A cet égard, deux réactions du ministre allemand des Finances ont souligné la difficulté de la tâche qui attend l’Europe : moins de trois heures après la publication du rapport Draghi, Christian Lindner rejetait clairement l’idée d’un emprunt commun au niveau européen : « L’Allemagne je n’accepterai pas cela. Quelques semaines plus tard, il aurait mis en garde son homologue italien contre un éventuel rachat de Commerzbank par Unicredit. Ces déclarations peuvent difficilement être interprétées comme des signes d’enthousiasme de la part de la plus grande économie européenne pour une plus grande intégration et coopération économiques.
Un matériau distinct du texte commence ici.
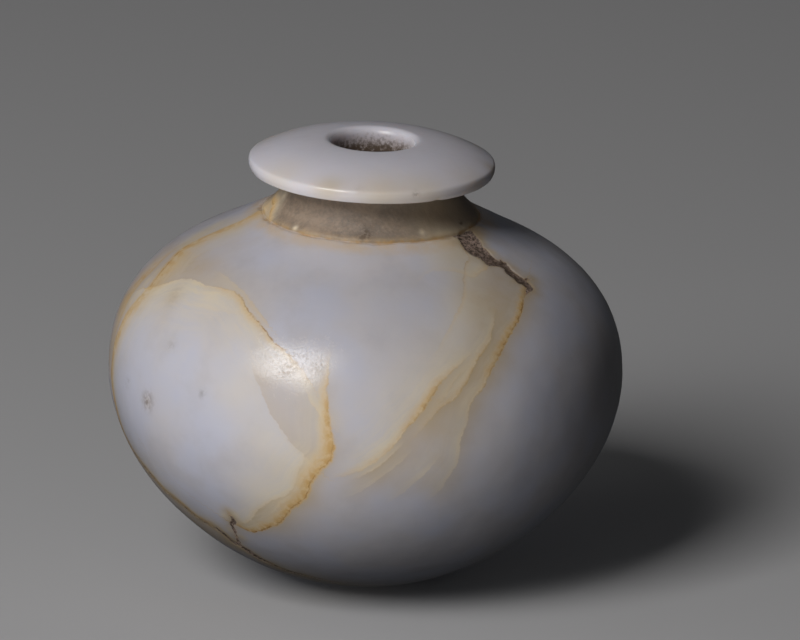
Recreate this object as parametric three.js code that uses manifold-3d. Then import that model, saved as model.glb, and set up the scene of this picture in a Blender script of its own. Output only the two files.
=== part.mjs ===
// A small squat jar carved from one block of banded stone: a full round belly, a sloping shoulder,
// a short waisted neck, a broad domed disc rim and a narrow mouth. It is hollow and empty, and it
// stands, leaning a little, on a small flat ground off its round bottom.
import * as THREE from 'three';
import { mergeVertices } from 'three/addons/utils/BufferGeometryUtils.js';
import Module from 'manifold-3d';

// Driving dimensions in millimetres. Heights marked "above the belly" are measured along the jar's
// own axis, up from the belly's widest ring.
const bellyRadius = 40;
const bellyHeight = 32.2; // of the widest ring above the table
const bottomDepth = 33.9; // of the round bottom below the belly, before the flat is ground
const bottomFullness = 1.85; // exponent of the lower curve, 2 is an ellipse
const shoulderRise = 25.5; // height the upper curve would reach on the axis
const shoulderFullness = 2.28;
const shoulderStart = 26.8; // radius where the curve runs out into the straight slope
const lean = 2.08; // degrees, towards +X

const neckFootRadius = 17.1;
const neckWaistRadius = 13.5;
const neckWaistHeight = 30.0; // above the belly
const grooveWidth = 0.7; // scribed line round the foot of the neck
const grooveDepth = 0.35;

const rimRadius = 18.92;
const rimEdgeHeight = 33.78; // of the crisp upper edge, above the belly
const rimEdgeThickness = 1.93;
const rimBulge = 0.14; // the edge is very slightly rounded
const rimTopHeight = 37.13; // where the dome would meet the axis, above the belly
const rimDomePower = 3.4;
const undersideInset = 0.25; // the lower edge lies this far inside the upper one
const underFillet = 1.2; // where the neck meets the underside of the rim

const boreRadius = 6.3;
const lipRound = 1.2;
const cavityRadius = 27;
const cavityRise = 21; // of the hollow's round roof above the belly
const cavityDrop = 23; // of its round floor below the belly

const roundSegments = 84;

// Quarter of a rounded outline between the widest radius and the axis: the height at a radius.
const curveHeight = (radius, widest, height, fullness) =>
  height * (1 - (radius / widest) ** fullness) ** (1 / fullness);

// The same curve walked in even steps of angle, from the end near the axis to the widest ring.
function curvePoints(widest, height, fullness, steps, startRadius, endRadius) {
  const angleOf = (radius) => Math.acos((radius / widest) ** (fullness / 2));
  const first = angleOf(startRadius);
  const last = angleOf(endRadius);
  return Array.from({ length: steps + 1 }, (_, i) => {
    const angle = first + ((last - first) * i) / steps;
    const radius = widest * Math.cos(angle) ** (2 / fullness);
    return new THREE.Vector2(radius, height * Math.sin(angle) ** (2 / fullness));
  });
}

const below = (points) => points.map((p) => new THREE.Vector2(p.x, -p.y));

// Round bottom, belly, curved shoulder and the straight slope up to the neck.
function bodyOutline() {
  const bottom = below(curvePoints(bellyRadius, bottomDepth, bottomFullness, 14, 0, bellyRadius));
  const upper = curvePoints(bellyRadius, shoulderRise, shoulderFullness, 8, bellyRadius, shoulderStart);
  return [...bottom, ...upper.slice(1)];
}

// The straight slope: how steeply the curve stops, and where that slope reaches the neck's foot.
function shoulderSlope() {
  const step = 0.01;
  const top = curveHeight(shoulderStart, bellyRadius, shoulderRise, shoulderFullness);
  const further = curveHeight(shoulderStart - step, bellyRadius, shoulderRise, shoulderFullness);
  const slope = (further - top) / step;
  return { slope, footHeight: top + slope * (shoulderStart - neckFootRadius) };
}

// A scribed line, then the neck sweeping in to its waist.
function neckOutline() {
  const { slope, footHeight } = shoulderSlope();
  const onSlope = (outwards, depth) =>
    new THREE.Vector2(neckFootRadius + outwards, footHeight - slope * outwards - depth);
  const sweep = new THREE.QuadraticBezierCurve(
    onSlope(0, 0),
    new THREE.Vector2(neckWaistRadius + 0.5, (footHeight + neckWaistHeight) / 2),
    new THREE.Vector2(neckWaistRadius, neckWaistHeight),
  );
  return [onSlope(grooveWidth, 0), onSlope(grooveWidth / 3, grooveDepth), ...sweep.getPoints(5)];
}

// Height of the rim's domed top at a radius.
function domeHeight(radius) {
  const edgeDrop = rimTopHeight - rimEdgeHeight;
  return rimTopHeight - edgeDrop * (radius / rimRadius) ** rimDomePower;
}

// Underside, edge and domed top of the disc rim, ending where the mouth's lip begins.
function rimOutline() {
  const lowerEdge = rimEdgeHeight - rimEdgeThickness;
  const lowerRadius = rimRadius - undersideInset;
  const fillet = [0, 0.5, 1].map((along) => {
    const angle = along * (Math.PI / 2);
    return new THREE.Vector2(
      neckWaistRadius + underFillet * (1 - Math.cos(angle)),
      lowerEdge - underFillet * (1 - Math.sin(angle)),
    );
  });
  const lipOuter = boreRadius + lipRound;
  const domeSteps = 6;
  const dome = Array.from({ length: domeSteps + 1 }, (_, i) => {
    const along = Math.cos((i / domeSteps) * (Math.PI / 2));
    const radius = lipOuter + (rimRadius - lipOuter) * along;
    return new THREE.Vector2(radius, domeHeight(radius));
  });
  return [
    ...fillet,
    new THREE.Vector2(lowerRadius, lowerEdge),
    new THREE.Vector2(rimRadius + rimBulge, rimEdgeHeight - rimEdgeThickness / 2),
    ...dome,
  ];
}

// Rounded lip, straight bore through the rim and neck, then the hollow inside the belly.
function insideOutline() {
  const lipSteps = 4;
  const lipTop = domeHeight(boreRadius + lipRound);
  const lip = Array.from({ length: lipSteps }, (_, i) => {
    const angle = ((i + 1) / lipSteps) * (Math.PI / 2);
    return new THREE.Vector2(
      boreRadius + lipRound * (1 - Math.sin(angle)),
      lipTop - lipRound * (1 - Math.cos(angle)),
    );
  });
  const roof = curvePoints(cavityRadius, cavityRise, 2, 6, boreRadius, cavityRadius);
  const floor = below(curvePoints(cavityRadius, cavityDrop, 2, 7, cavityRadius, 0)).slice(1);
  return [...lip, ...roof, ...floor];
}

// Spins the outline round the jar's axis, leans it and lifts it to its place above the table.
function turnedBlock() {
  const outline = [...bodyOutline(), ...neckOutline(), ...rimOutline(), ...insideOutline()];
  const turned = new THREE.LatheGeometry(outline, roundSegments);
  turned.rotateX(Math.PI / 2);
  turned.rotateY(THREE.MathUtils.degToRad(lean));
  turned.translate(0, 0, bellyHeight);
  return turned;
}

// What the flat takes off: everything below the table.
function groundAway() {
  const size = 3 * bellyRadius;
  const slab = new THREE.BoxGeometry(size, size, bellyHeight);
  slab.translate(0, 0, -bellyHeight / 2);
  return slab;
}

const wasm = await Module();
wasm.setup();

function toSolid(geometry) {
  geometry.deleteAttribute('normal');
  geometry.deleteAttribute('uv');
  const merged = mergeVertices(geometry, 1e-4);
  return new wasm.Manifold(new wasm.Mesh({
    numProp: 3,
    vertProperties: new Float32Array(merged.attributes.position.array),
    triVerts: new Uint32Array(merged.index.array),
  }));
}

function toGeometry(solid) {
  const mesh = solid.getMesh();
  const geometry = new THREE.BufferGeometry();
  geometry.setAttribute('position', new THREE.BufferAttribute(mesh.vertProperties, 3));
  geometry.setIndex(new THREE.BufferAttribute(mesh.triVerts, 1));
  geometry.computeVertexNormals();
  return geometry;
}

const milkyStone = new THREE.MeshStandardMaterial({ color: 0xc9cbd8, roughness: 0.32, metalness: 0 });

const vessel = new THREE.Mesh(
  toGeometry(toSolid(turnedBlock()).subtract(toSolid(groundAway()))),
  milkyStone,
);
vessel.name = 'vessel';

const jar = new THREE.Group();
jar.add(vessel);

export default jar;
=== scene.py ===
import math

import bpy
import numpy as np
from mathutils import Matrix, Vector, noise


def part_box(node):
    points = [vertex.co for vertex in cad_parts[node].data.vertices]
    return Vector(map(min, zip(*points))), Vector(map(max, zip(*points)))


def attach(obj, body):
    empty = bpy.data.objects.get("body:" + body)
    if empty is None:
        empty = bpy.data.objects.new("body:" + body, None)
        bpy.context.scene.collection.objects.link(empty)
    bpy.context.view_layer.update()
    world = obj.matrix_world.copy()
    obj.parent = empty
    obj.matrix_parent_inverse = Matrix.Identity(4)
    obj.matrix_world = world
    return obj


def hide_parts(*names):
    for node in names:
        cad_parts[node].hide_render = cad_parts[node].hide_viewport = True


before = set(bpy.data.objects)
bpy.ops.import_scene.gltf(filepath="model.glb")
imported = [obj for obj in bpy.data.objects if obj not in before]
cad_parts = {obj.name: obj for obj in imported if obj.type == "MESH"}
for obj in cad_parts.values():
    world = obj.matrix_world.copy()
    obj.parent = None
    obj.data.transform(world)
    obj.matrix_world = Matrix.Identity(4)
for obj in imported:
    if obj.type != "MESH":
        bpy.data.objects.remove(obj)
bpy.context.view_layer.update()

# Heights are mm up the jar's own axis from the belly's widest ring.
jar = {
    "bellyRadius": 40.0,
    "bellyHeight": 32.2,     # of the widest ring above the table
    "bottomDepth": 33.9,
    "bottomFullness": 1.85,
    "shoulderRise": 25.5,
    "shoulderFullness": 2.28,
    "shoulderStart": 26.8,   # radius where the straight slope begins
    "lean": 2.08,            # degrees towards +X
    "neckFoot": 17.1,
    "neckWaist": 13.5,
    "neckWaistHeight": 30.0,
    "rimRadius": 19.02,
    "rimEdge": 33.78,
    "rimThickness": 1.93,
    "rimBulge": 0.14,
    "rimTop": 37.13,
    "rimDome": 3.4,
    "undersideInset": 0.25,
    "underFillet": 1.2,
    "edgeWear": 0.35,        # how far back the rim's two crisp edges are rounded
    "bore": 6.3,
    "lipRound": 1.2,
    "hollow": 27.0,
    "hollowRise": 21.0,
    "hollowDrop": 23.0,
    "underRadius": 14.0,     # inside it the underside needs fewer rows
    "footBand": 1.3,         # width of the fine rows beside the neck's foot
    "boreSeen": 29.0,        # the mouth shows the bore down to this height
    "columns": 372,
    "frontCrowding": 0.42,   # columns stand closer together on the side that shows
}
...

Plus généralement, les récentes élections européennes ont révélé un soutien croissant aux partis contestataires, reflétant un déclin de l’enthousiasme pour une Europe unifiée. La France est confrontée à une paralysie politique, les partis pro-européens ont perdu du terrain et la coalition gouvernementale allemande s’affaiblit à chaque élection régionale, alors que les partis se concentrent sur les élections fédérales de l’année prochaine. De manière anecdotique (ou pas), la décision de l’Allemagne de rétablir unilatéralement les contrôles aux frontières est un exemple révélateur de l’appétit actuellement limité pour la coopération européenne. De plus, le dernier Conseil européen tenu ce mois-ci s’est concentré sur les questions migratoires et les discussions géopolitiques concernant l’Ukraine et le Moyen-Orient, laissant peu de place à la situation économique préoccupante en interne.
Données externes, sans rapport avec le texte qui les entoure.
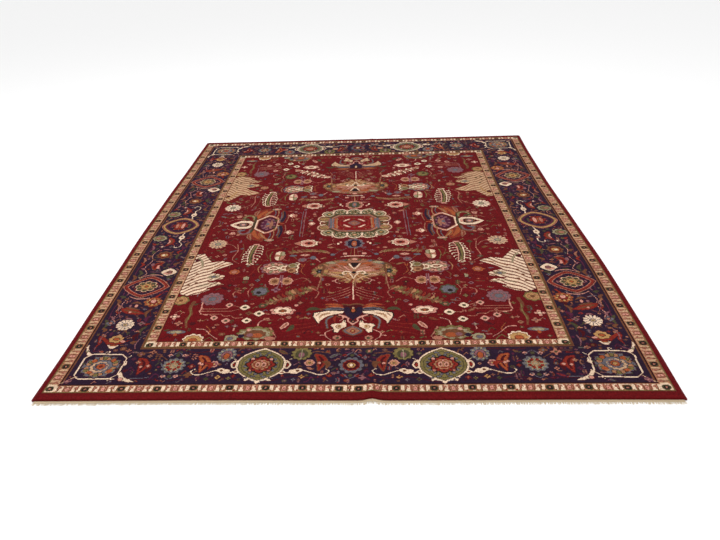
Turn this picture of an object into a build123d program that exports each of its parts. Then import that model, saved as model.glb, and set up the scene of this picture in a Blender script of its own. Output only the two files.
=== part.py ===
"""Hand-knotted wool area rug, lying flat and pile up.

The rug is centred on the origin: X across it, Y along its length from the front end to the back end,
and Z up from the surface that it lies on. It folds for storage along one crease that runs from end
to end a little right of its middle, so every piece that crosses the crease is made in a left part
and a right part.
"""
from build123d import *
import os

# Driving dimensions, in millimetres.
RUG_WIDTH = 2440.0  # over both side bindings
RUG_LENGTH = 3050.0  # over the knotted pile, without the end weave and fringe
GROUND_THICK = 4.0  # warps and wefts under the knots
PILE_HEIGHT = 8.0  # wool tufts standing above the ground weave
CREASE_X = 82.0  # the storage crease, measured from the middle of the rug

# Side finish: a bundle of outer warps overcast with wool.
BINDING_WIDTH = 10.0
BINDING_HEIGHT = 11.0
BINDING_ROUND = 3.5
SIDE_CORD_RADIUS = 2.8

# End finish: a strip of plain weave, then the cut warp ends.
END_WEAVE_DEPTH = 14.0
END_WEAVE_THICK = 3.0
FRINGE_DEPTH = 9.0
FRINGE_THICK = 2.0

# Knotted bands, from the edge inwards: depth along the two sides, and depth along the two ends.
BANDS = [
    ("edge_band", 14.0, 38.0),
    ("outer_guard", 50.0, 47.0),
    ("main_border", 256.0, 240.0),
    ("inner_guard", 50.0, 46.0),
]

# Worked out from the above.
GROUND_HALF_X = RUG_WIDTH / 2 - BINDING_WIDTH
GROUND_HALF_Y = RUG_LENGTH / 2
PILE_TOP = GROUND_THICK + PILE_HEIGHT


def block(x_low, x_high, y_low, y_high, z_low, z_high):
    """A straight-sided solid between two corners."""
    middle = ((x_low + x_high) / 2, (y_low + y_high) / 2, (z_low + z_high) / 2)
    return Pos(*middle) * Box(x_high - x_low, y_high - y_low, z_high - z_low)


def left_and_right(name, x_half, y_low, y_high, z_low, z_high):
    """A piece that crosses the crease, as its left part and its right part."""
    left = block(-x_half, CREASE_X, y_low, y_high, z_low, z_high)
    right = block(CREASE_X, x_half, y_low, y_high, z_low, z_high)
    return {name + "_left": left, name + "_right": right}


def ground_weave():
    """Cotton warps and wefts that carry every knot."""
    half_y = GROUND_HALF_Y
    return left_and_right("ground_weave", GROUND_HALF_X, -half_y, half_y, 0, GROUND_THICK)


def pile_band(name, half_x, half_y, depth_x, depth_y):
    """One frame of the border: two sides over its whole length, and two ends between them."""
    pieces = {}
    inner_x = half_x - depth_x
    inner_y = half_y - depth_y
    pieces[name + "_left"] = block(-half_x, -inner_x, -half_y, half_y, GROUND_THICK, PILE_TOP)
    pieces[name + "_right"] = block(inner_x, half_x, -half_y, half_y, GROUND_THICK, PILE_TOP)
    ends = {"front": (-half_y, -inner_y), "back": (inner_y, half_y)}
    for end, (y_low, y_high) in ends.items():
        pieces.update(left_and_right(f"{name}_{end}", inner_x, y_low, y_high, GROUND_THICK, PILE_TOP))
    return pieces


def cornered_band(name, half_x, half_y, depth_x, depth_y):
    """The main border: as any band, with its four corner blocks knotted as units of their own."""
    pieces = pile_band(name, half_x, half_y, depth_x, depth_y)
    inner_x = half_x - depth_x
    inner_y = half_y - depth_y
    for side, (x_low, x_high) in {"left": (-half_x, -inner_x), "right": (inner_x, half_x)}.items():
        pieces[f"{name}_{side}"] = block(x_low, x_high, -inner_y, inner_y, GROUND_THICK, PILE_TOP)
        for end, (y_low, y_high) in {"front": (-half_y, -inner_y), "back": (inner_y, half_y)}.items():
            corner = block(x_low, x_high, y_low, y_high, GROUND_THICK, PILE_TOP)
            pieces[f"corner_block_{end}_{side}"] = corner
    return pieces


def field(half_x, half_y):
    """The knotted middle of the rug, inside all its borders."""
    return left_and_right("field", half_x, -half_y, half_y, GROUND_THICK, PILE_TOP)


def side_cord(side):
    """The bundle of outer warps inside one side binding."""
    centre_x = side * (RUG_WIDTH - BINDING_WIDTH) / 2
    cord = Rotation(90, 0, 0) * Cylinder(SIDE_CORD_RADIUS, RUG_LENGTH)
    return Pos(centre_x, 0, BINDING_HEIGHT / 2) * cord


def side_binding(side):
    """Wool overcasting wrapped around one side cord, rounded above and below."""
    centre_x = side * (RUG_WIDTH - BINDING_WIDTH) / 2
    bar = Box(BINDING_WIDTH, RUG_LENGTH, BINDING_HEIGHT)
    wrap = fillet(bar.edges().filter_by(Axis.Y), BINDING_ROUND)
    return Pos(centre_x, 0, BINDING_HEIGHT / 2) * wrap - side_cord(side)


def end_weave():
    """Strips of plain cotton weave that lock the first and last rows of knots."""
    pieces = {}
    near = GROUND_HALF_Y
    far = near + END_WEAVE_DEPTH
    pieces.update(left_and_right("end_weave_front", GROUND_HALF_X, -far, -near, 0, END_WEAVE_THICK))
    pieces.update(left_and_right("end_weave_back", GROUND_HALF_X, near, far, 0, END_WEAVE_THICK))
    return pieces


def fringe():
    """The warp ends, cut short beyond the end weave."""
    pieces = {}
    near = GROUND_HALF_Y + END_WEAVE_DEPTH
    far = near + FRINGE_DEPTH
    pieces.update(left_and_right("fringe_front", GROUND_HALF_X, -far, -near, 0, FRINGE_THICK))
    pieces.update(left_and_right("fringe_back", GROUND_HALF_X, near, far, 0, FRINGE_THICK))
    return pieces


def rug():
    """Every piece of the rug, by its name."""
    pieces = ground_weave()
    half_x = GROUND_HALF_X
    half_y = GROUND_HALF_Y
    for name, depth_x, depth_y in BANDS:
        make = cornered_band if name == "main_border" else pile_band
        pieces.update(make(name, half_x, half_y, depth_x, depth_y))
        half_x -= depth_x
        half_y -= depth_y
    pieces.update(field(half_x, half_y))
    for word, side in (("left", -1), ("right", 1)):
        pieces["side_cord_" + word] = side_cord(side)
        pieces["side_binding_" + word] = side_binding(side)
    pieces.update(end_weave())
    pieces.update(fringe())
    return pieces


os.makedirs("parts", exist_ok=True)
for node, shape in rug().items():
    export_step(shape, f"parts/{node}.step")
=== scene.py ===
"""A hand-knotted wool rug, laid on a floor, that folds along the crease it was stored with.

The pile is one closed piece for each band of the design, with a face for every knot. A weaver's
cartoon, drawn here in millimetres, gives each knot its yarn. Every piece is made flat, and settle()
then lays it on the floor, so that all of them stay joined. Lengths are in metres unless said.
"""

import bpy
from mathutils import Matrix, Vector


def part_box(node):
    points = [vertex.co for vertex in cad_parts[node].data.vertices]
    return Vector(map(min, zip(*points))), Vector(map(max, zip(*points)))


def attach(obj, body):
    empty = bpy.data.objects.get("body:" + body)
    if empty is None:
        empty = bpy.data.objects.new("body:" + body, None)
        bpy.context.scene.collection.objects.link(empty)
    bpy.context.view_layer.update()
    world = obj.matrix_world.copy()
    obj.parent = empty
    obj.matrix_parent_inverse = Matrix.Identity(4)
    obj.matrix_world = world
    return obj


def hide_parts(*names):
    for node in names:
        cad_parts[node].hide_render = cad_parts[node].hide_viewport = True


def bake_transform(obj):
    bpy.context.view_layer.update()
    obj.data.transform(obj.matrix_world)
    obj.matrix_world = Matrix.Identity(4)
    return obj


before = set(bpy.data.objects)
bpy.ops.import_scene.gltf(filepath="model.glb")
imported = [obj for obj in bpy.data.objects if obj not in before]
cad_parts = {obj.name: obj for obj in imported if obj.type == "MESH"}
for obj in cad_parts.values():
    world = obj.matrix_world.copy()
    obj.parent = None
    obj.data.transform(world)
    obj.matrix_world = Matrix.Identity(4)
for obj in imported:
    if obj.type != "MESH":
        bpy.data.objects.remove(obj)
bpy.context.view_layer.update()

import copy
import itertools

import bpy
import numpy as np

# ---------------------------------------------------------------------------------------------------
# Yarns and the weaver's cartoon
# ---------------------------------------------------------------------------------------------------

# Colours are red, green and blue out of 255 in daylight. First every dye lot in the pile.
YARNS = {
    "madder": (104, 18, 22),
    "cherry": (124, 18, 24),
    "wine": (74, 20, 26),
    "indigo": (44, 28, 46),
    "soot": (40, 28, 28),
    "ivory": (236, 204, 174),
    "blush": (210, 146, 128),
    "straw": (200, 160, 126),
    "rose": (176, 112, 92),
    "clay": (156, 102, 80),
    "tan": (170, 118, 84),
    "walnut": (112, 68, 46),
    "gold": (186, 140, 88),
    "orange": (164, 82, 48),
    "brick": (134, 42, 32),
    "olive": (120, 104, 62),
    "moss": (74, 68, 46),
    "sage": (156, 142, 112),
    "slate": (104, 98, 104),
    "mauve": (134, 88, 92),
    "plum": (84, 34, 56),
}
YARN_NAMES = list(YARNS)
GROUND_COTTON = (198, 178, 150)
WEFT_COTTON = (206, 184, 152)
BINDING_WOOL = (112, 26, 30)
FRINGE_COTTON = (212, 194, 164)

BORDER_SPRIGS = "plum wine walnut brick moss slate mauve clay plum walnut rose".split()
FIELD_SPRIGS = "wine walnut brick clay moss olive slate mauve rose wine".split()
# Pairs of small leaves in the side borders: the yarn of the one by the field, then of the one outside.
BORDER_LEAVES = [
    ("walnut", "brick"),
    ("plum", "mauve"),
    ("brick", "moss"),
    ("moss", "walnut"),
    ("wine", "clay"),
]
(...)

Dans ce contexte, le rapport Draghi souligne qu’il existe des solutions pour améliorer l’économie européenne, mais qu’elles nécessitent une volonté politique. Même si l’assouplissement de la BCE et la reprise en Chine peuvent apporter un soulagement temporaire, il appartient aux dirigeants européens de faire des choix. Leur réponse déterminera si le rapport devient un signal d’alarme ou une occasion manquée de sauver l’économie européenne.
Conclusion
Les États-Unis ont connu leur Bidenomics, qui a stimulé les investissements dans les infrastructures et les nouvelles usines tout en soutenant la consommation grâce à des prestations sociales étendues et à des réductions d’impôts pour les ménages. La Chine vient d’annoncer un vaste plan de relance, jusqu’ici axé sur les politiques d’offre, visant à faciliter l’accès au crédit et à ralentir la chute du marché immobilier, mais qui pourrait bientôt être complété par des mesures ciblées sur les ménages pour revigorer la consommation. . L’Europe est la grande zone économique la plus à la traîne, contrainte par des budgets nationaux fragmentés.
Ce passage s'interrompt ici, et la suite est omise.